Il Consiglio dei Ministri del governo Meloni, su proposta del Ministro per gli affari regionali Roberto Calderoli, ha deliberato di impugnare di fronte alla Corte costituzionale la legge regionale sul fine vita approvata a settembre dalla Sardegna, per l’accesso al suicidio medicalmente assistito in base a quanto previsto dalla sentenza della stessa Corte 242/2019.
Pr il Governo, i fatti, la legge regionale, “nella sua interezza, esula in via assoluta dalle competenze regionali, eccedendo dalle competenze statutarie, e lede le competenze esclusive dello Stato in materia di ordinamento civile e penale e di determinazione dei livelli essenziali delle prestazioni concernenti i diritti civili e sociali, nonché il riparto di competenze in materia di tutela della salute, violando l’articolo 117, secondo comma, lettere l) e m), e terzo comma, della Costituzione”.

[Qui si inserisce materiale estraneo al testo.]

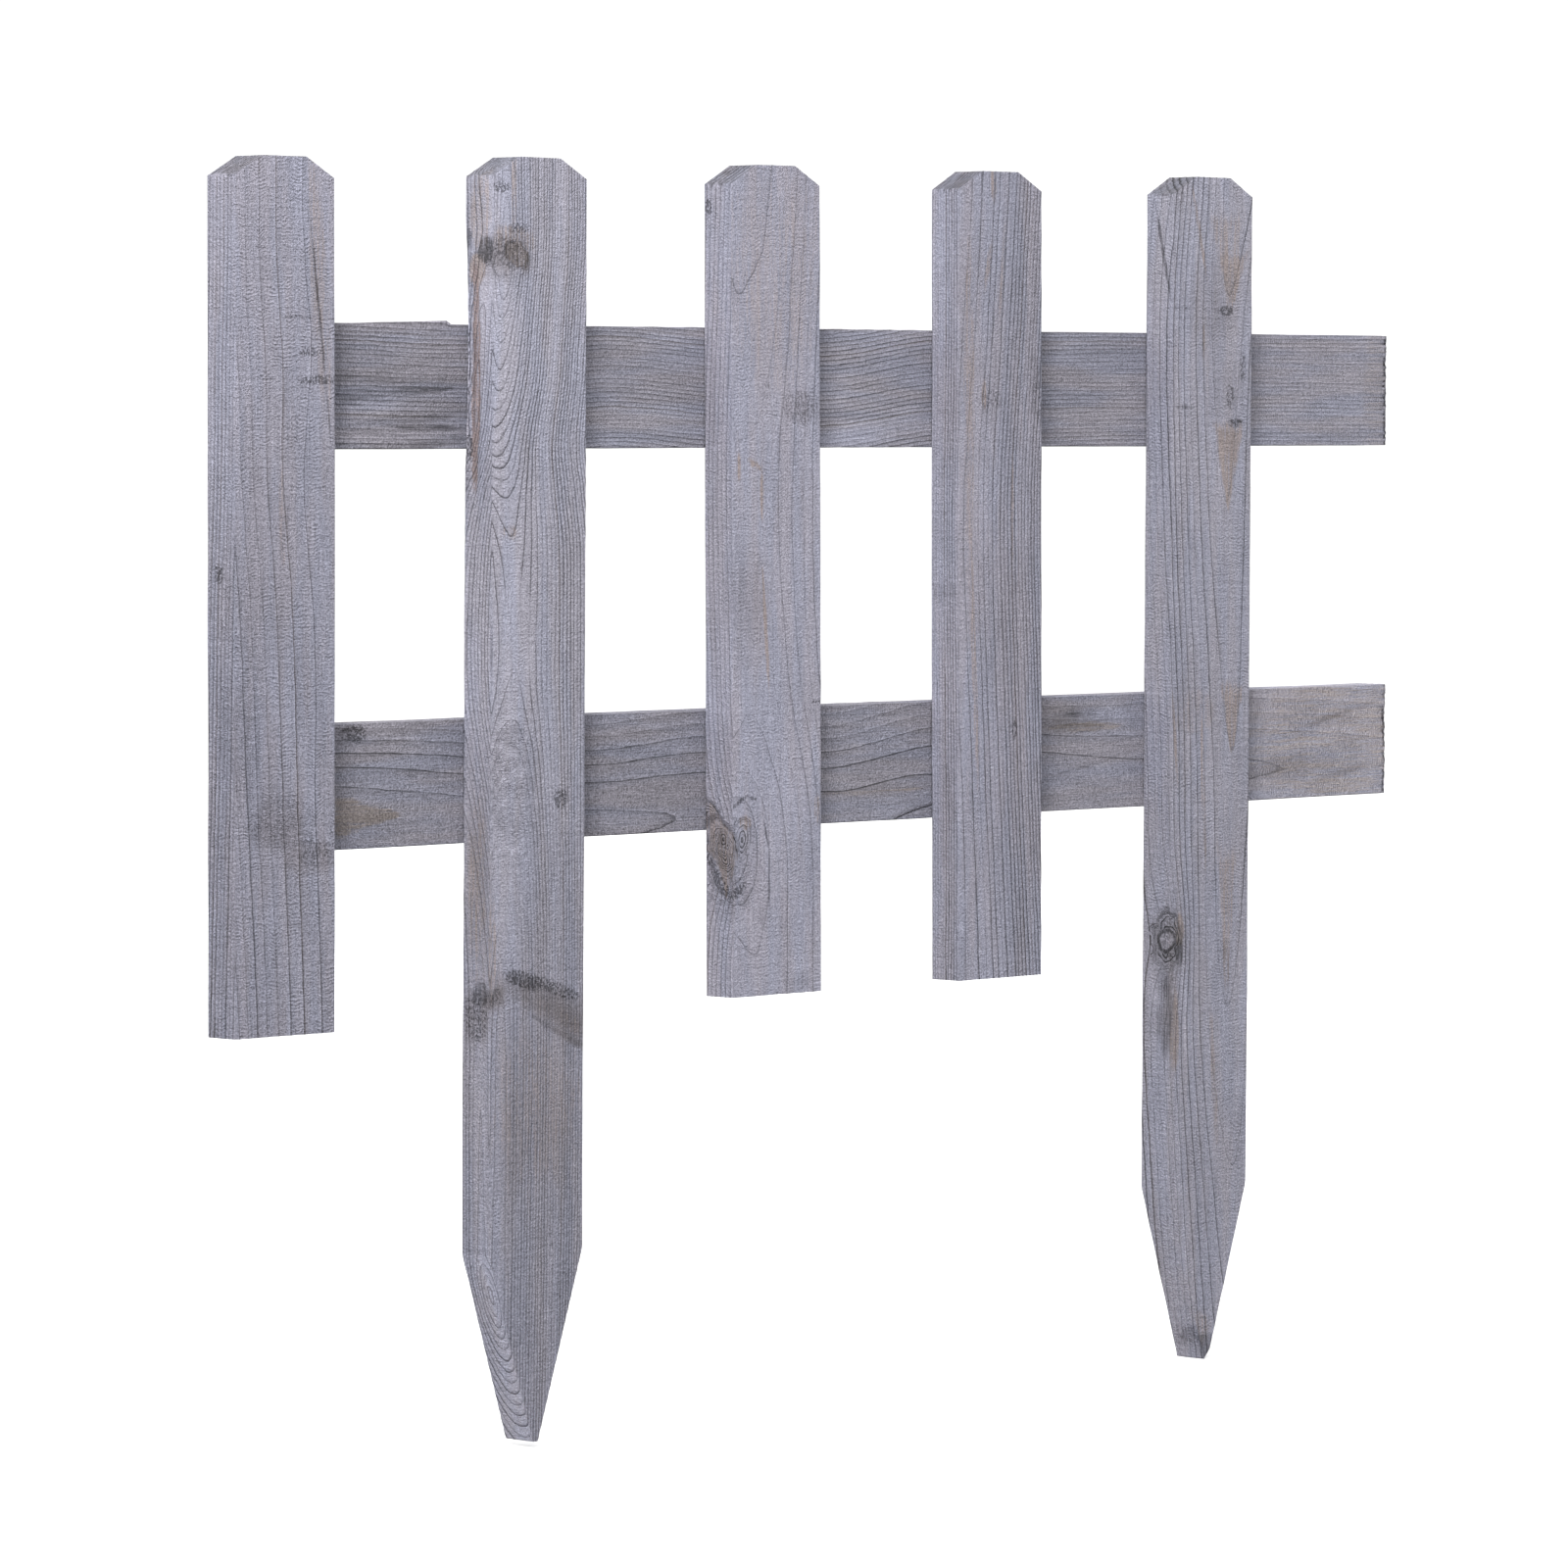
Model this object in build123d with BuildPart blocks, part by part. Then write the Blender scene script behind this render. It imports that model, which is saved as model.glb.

Il ricorso, tuttavia, non sospende l’efficacia della legge regionale che resterà comunque in vigore fino alla decisione della Consulta. Così come per il ricorso della legge regionale della Toscana, la prima ad essersi espressa sul suicidio assistito, che il Governo ha impugnato nel mese di maggio per le medesime motivazioni e sulla quale la Consulta non si è ancora pronunciata. Leggi che nascono dall‘iniziativa lanciata in tutte le Regioni dall‘associazione Luca Coscioni, allo scopo di applicare la sentenza 242 della Consulta attraverso la presentazione e approvazioni di progetti di legge di iniziativa popolare presso i Consigli regionali, a fronte della mancanza di una legge statale sul suicidio medicalmente assistito.
“La politica – commenta a Quotidiano Sanità la presidente di commissione Salute del Consiglio regionale sardo, Carla Fundoni (PD) -, deve saper affrontare anche i temi più complessi con responsabilità, con profondo rispetto nei confronti dei pazienti e delle famiglie che vivono quel particolare momento, degli operatori della sanità, senza slogan, senza giudizio e senza paura.
“Come istituzioni – prosegue Fundoni, che è anche medico specialista in malattie infettive e in radioterapia – abbiamo il dovere di affrontare il tema con coraggio e responsabilità. Questo non è un tema che deve dividere, ma che ci deve interrogare come persone e come istituzioni. Garantire diritti, ascoltare la persona nella sofferenza, tutelarne la dignità, garantirne la libertà e accompagnarla con cura e rispetto, nella piena consapevolezza del valore della vita fino all’ultimo istante”.
“La decisione del Governo va contro tutto questo. Il Partito Democratico ha sostenuto con convinzione questa legge perché siamo consapevoli di aver affrontato un tema complesso, che tocca la vita e la sofferenza delle persone nei momenti più difficili. Non abbiamo introdotto un nuovo diritto, ma abbiamo colmato un vuoto normativo, dando certezza, trasparenza e dignità a chi si trova in condizioni estreme e irreversibili. Una legge che non contrasta con le cure palliative, ma le integra, rafforzando il percorso di accompagnamento e di tutela del paziente”.
“La legge, frutto di un ampio lavoro di ascolto e confronto con esperti, ordini professionali e associazioni, ha garantito un percorso chiaro: tempi definiti, procedure sicure, gratuità delle prestazioni e una Commissione multidisciplinare che, insieme ai comitati etici, assicuri il rispetto delle condizioni stabilite dalla Corte Costituzionale. È una legge di civiltà e responsabilità istituzionale, che mette al centro la libertà e la dignità della persona, sostenuta e accompagnata senza imposizioni, nel rispetto della sua volontà”.
“Con questa legge, abbiamo ribadito che la politica deve affrontare anche i temi più delicati con coraggio e senza ideologie, assumendosi la responsabilità di garantire diritti e di non lasciare nessuno solo di fronte al dolore e alla sofferenza” – conclude Fundoni.
Considerazioni condivise anche dal presidente del Consiglio regionale Piero Comandini che sostiene in merito “che la Sardegna ha voluto coprire il vuoto normativo nazionale di libertà e civiltà, dove appare chiaro che il governo ha deciso di voltarsi dall’altra parte. E’ necessario pensare soprattutto alle tante persone e famiglie in attesa di poter scegliere sul fine vita quando la medicina non può più garantire le cure per vincere sulle malattie degenerative cronico-evolutive”.